Joining Yaroslavsky and Koester at the ceremony were John Emerson, chair of the Music Center’s Board of Directors; Howard Sherman, the Music Center’s vice president for operations; and Laura Zucker, executive director of the Los Angeles County Arts Commission. Also representing the university were Ralph Hoskins, the new executive director for the university’s Performing Arts Center, and attorney/Valley leader David Fleming, vice chair of the university’s Imagine the Arts fundraising campaign for the center.

Since its inception, Cal State Northridge officials have planned the campus’ Performing Arts Center to be a cultural and economic landmark for the Valley. The center will be located on the Cal State Northridge campus at the northwest corner of Nordhoff Street and Lindley Avenue, with easy access to the San Diego (405), Ventura (101), and Ronald Reagan (118) freeways.

The Performing Arts Center at CSUN will include sophisticated features such as the ability to acoustically tune its main Performance Hall to fit particular presentations, whether they are music, dance, theater, films or speakers. The hall also will be large enough to accommodate full-scale Broadway productions and operas, opening the Valley to such shows for the first time.

"The Music Center of Los Angeles County welcomes this wonderful new performance venue in an important, populous, but underserved area of the county," said Music Center Chairman John Emerson. "Obviously, the Music Center serves audiences from the Valley. But as much as we do, we can only scratch the surface in terms of the rich artistic possibilities that can be made available."

Emerson added, "We are honored that Supervisor Yaroslavsky asked us to provide counsel to CSUN as it builds this new center. The Music Center and its management team are uniquely positioned to share the wealth of information we have garnered. The center at Cal State Northridge will bring a new performance venue to more citizens and greater richness to the mix of arts in the county and many exciting opportunities for us to collaborate and share innovative ideas."

Under the joint agreement, the university and the Music Center committed to begin discussions about future collaborations. One example could include joint programming, where either Music Center events or touring performances could be staged at Cal State Northridge. Music Center officials said they were particularly interested in using the partnership to expand their dance, theatre, music, and children’s program offerings.
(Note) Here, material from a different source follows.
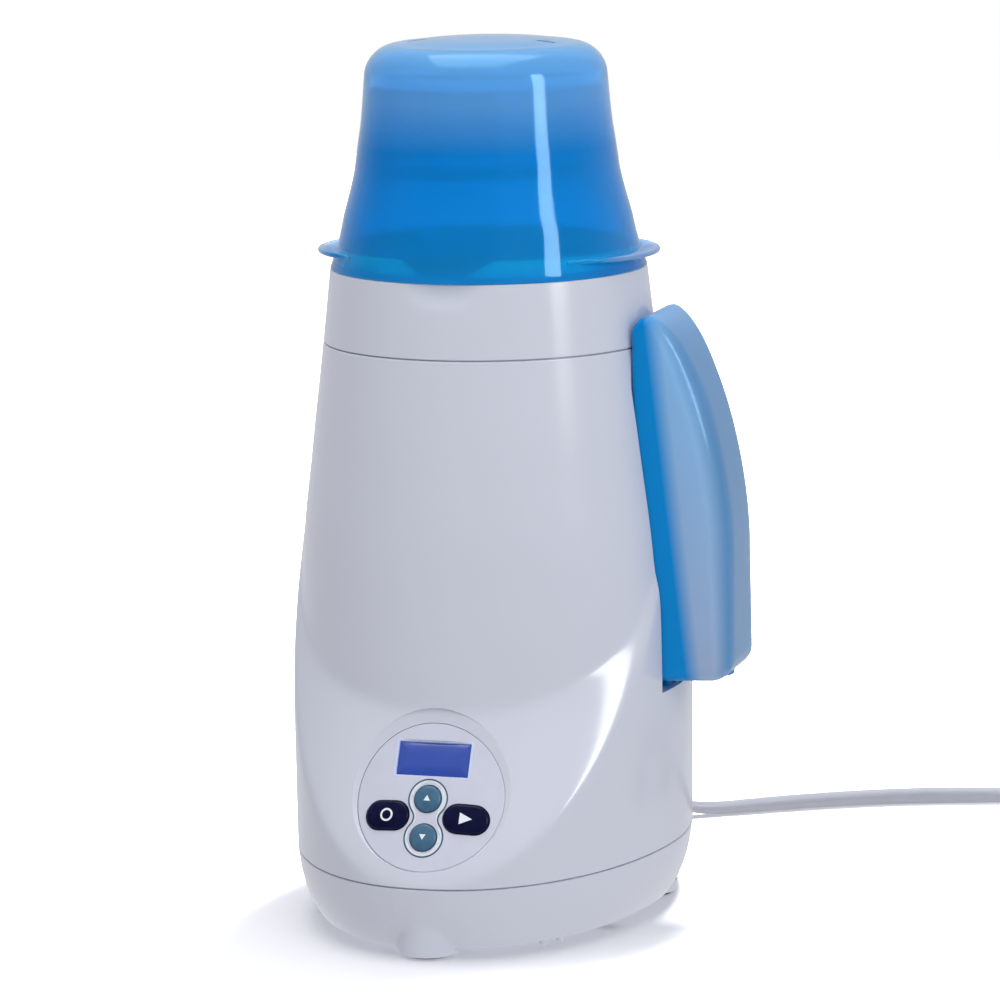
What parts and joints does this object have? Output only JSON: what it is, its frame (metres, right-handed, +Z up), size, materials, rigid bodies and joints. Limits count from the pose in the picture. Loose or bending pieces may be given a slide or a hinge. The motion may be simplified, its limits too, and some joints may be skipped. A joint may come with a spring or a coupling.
{
  "type": "bottle warmer",
  "caption": "Upright steam bottle warmer: tapered oval body with a leaning keypad face, translucent lift-off dome lid, lift-out basket, side water tank and a mains cord.",
  "frame": {"origin": "on the table under the middle of the warmer's box, its cord left out", "axes": "+Z up, the control panel faces -Y, the water tank is on the +X side"},
  "size_m": [0.33, 0.3036, 0.315],
  "materials": {
    "casing_plastic": "pale lavender white, polished moulding",
    "foot_rubber": "matte",
    "screw_steel": "zinc plated",
    "chamber_aluminium": "spun, satin",
    "silicone": "matte",
    "heater_metal": "heat tinted",
    "dark_plastic": "moulded",
    "fuse_ceramic": "glazed",
    "white_plastic": "satin moulding",
    "clear_hose": "milky silicone",
    "panel_plastic": "pale lavender, satin",
    "display_window": "clear",
    "display_blue": "backlit blue display",
    "circuit_board": "solder mask",
    "relay_blue": "moulded",
    "capacitor_yellow": "epoxy case",
    "terminal_green": "moulded",
    "wire_brown": "insulation",
    "lid_plastic": "translucent blue",
    "tank_plastic": "translucent frosted blue",
    "key_navy": "polished",
    "key_teal": "satin",
    "cord_plastic": "soft vinyl",
    "tie_plastic": "wire tie",
    "pin_brass": "nickel plated"
  },
  "bodies": {
    "base": {"main_housing": "casing_plastic", "top_cover": "casing_plastic", "base_cover": "casing_plastic", "rubber_feet": "foot_rubber", "base_screws": "screw_steel", "chamber_liner": "chamber_aluminium", "plate_gasket": "silicone", "heating_plate": "chamber_aluminium", "heater_ring": "heater_metal", "clamp_ring": "screw_steel", "clamp_screws": "screw_steel", "thermostat": "dark_plastic", "thermal_fuse": "fuse_ceramic", "temperature_sensor": "heater_metal", "reservoir_seat": "white_plastic", "seat_gasket": "silicone", "inlet_hose": "clear_hose", "panel_bezel": "panel_plastic", "lcd_window": "display_window", "lcd_module": "display_blue", "control_board": "circuit_board", "board_screws": "screw_steel", "microcontroller": "dark_plastic", "tact_switches": "dark_plastic", "buzzer": "dark_plastic", "power_board": "circuit_board", "power_board_screws": "screw_steel", "transformer": "dark_plastic", "power_relay": "relay_blue", "filter_capacitor": "capacitor_yellow", "terminal_block": "terminal_green", "mains_wires": "wire_brown", "strain_relief": "cord_plastic", "power_cord": "cord_plastic", "cord_coil": "cord_plastic", "cord_tail": "cord_plastic", "cord_tie": "tie_plastic", "power_plug": "cord_plastic", "plug_pins": "pin_brass"},
    "lid": {"lid_dome": "lid_plastic"},
    "basket": {"lift_basket": "white_plastic"},
    "reservoir": {"reservoir_tank": "tank_plastic", "neck_seal": "silicone", "valve_spring": "screw_steel"},
    "fill_cap": {"fill_cap": "tank_plastic", "fill_cap_gasket": "silicone"},
    "valve": {"valve_stem": "white_plastic"},
    "off_key": {"off_button": "key_navy"},
    "start_key": {"start_button": "key_navy"},
    "up_key": {"up_button": "key_teal"},
    "down_key": {"down_button": "key_teal"}
  },
  "joints": [
    {"name": "lid_lift", "type": "slide", "parent": "base", "child": "lid", "axis": [0, 0, 1], "range_m": [0, 0.12]},
    {"name": "basket_lift", "type": "slide", "parent": "base", "child": "basket", "axis": [0, 0, 1], "range_m": [0, 0.05]},
    {"name": "reservoir_lift", "type": "slide", "parent": "base", "child": "reservoir", "axis": [0.1908, 0, 0.9816], "range_m": [0, 0.16]},
    {"name": "fill_cap_turn", "type": "hinge", "parent": "reservoir", "child": "fill_cap", "pos_m": [0.0684, 0.001, 0.087], "axis": [0, 0, -1], "range_deg": [-90, 0]},
    {"name": "valve_lift", "type": "slide", "parent": "reservoir", "child": "valve", "axis": [0, 0, 1], "range_m": [0, 0.0012], "stiffness_N_per_m": 60},
    {"name": "off_press", "type": "slide", "parent": "base", "child": "off_key", "axis": [0, 0.891, -0.454], "range_m": [0, 0.0008], "stiffness_N_per_m": 600},
    {"name": "start_press", "type": "slide", "parent": "base", "child": "start_key", "axis": [0, 0.891, -0.454], "range_m": [0, 0.0008], "stiffness_N_per_m": 600},
    {"name": "up_press", "type": "slide", "parent": "base", "child": "up_key", "axis": [0, 0.891, -0.454], "range_m": [0, 0.0008], "stiffness_N_per_m": 600},
    {"name": "down_press", "type": "slide", "parent": "base", "child": "down_key", "axis": [0, 0.891, -0.454], "range_m": [0, 0.0008], "stiffness_N_per_m": 600}
  ]
}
Another area of potential collaboration is in arts education. Cal State Northridge is California’s leading public university in preparing future teachers, and has committed to major arts education and K-12 outreach efforts in the new center. The Music Center, meanwhile, has its own Education Division with activities that include a professional development program for teachers.

The university, the Music Center and the county also have worked together before. CSUN has long hosted the Music Center’s annual L.A. Opera for Kids performances on campus. In addition, just this month, the university’s award-winning public radio station, KCSN 88.5 FM, began broadcasting the county Museum of Art’s weekly "Sunday Live" chamber music series.

"Los Angeles County in so many ways is a center for the performing arts, and we are trying to grow and nurture these endeavors," Yaroslavsky said. "By bringing together two such great institutions as the Music Center and Cal State Northridge, my hope is to broaden and enrich the performing arts for everyone, and especially in the San Fernando Valley."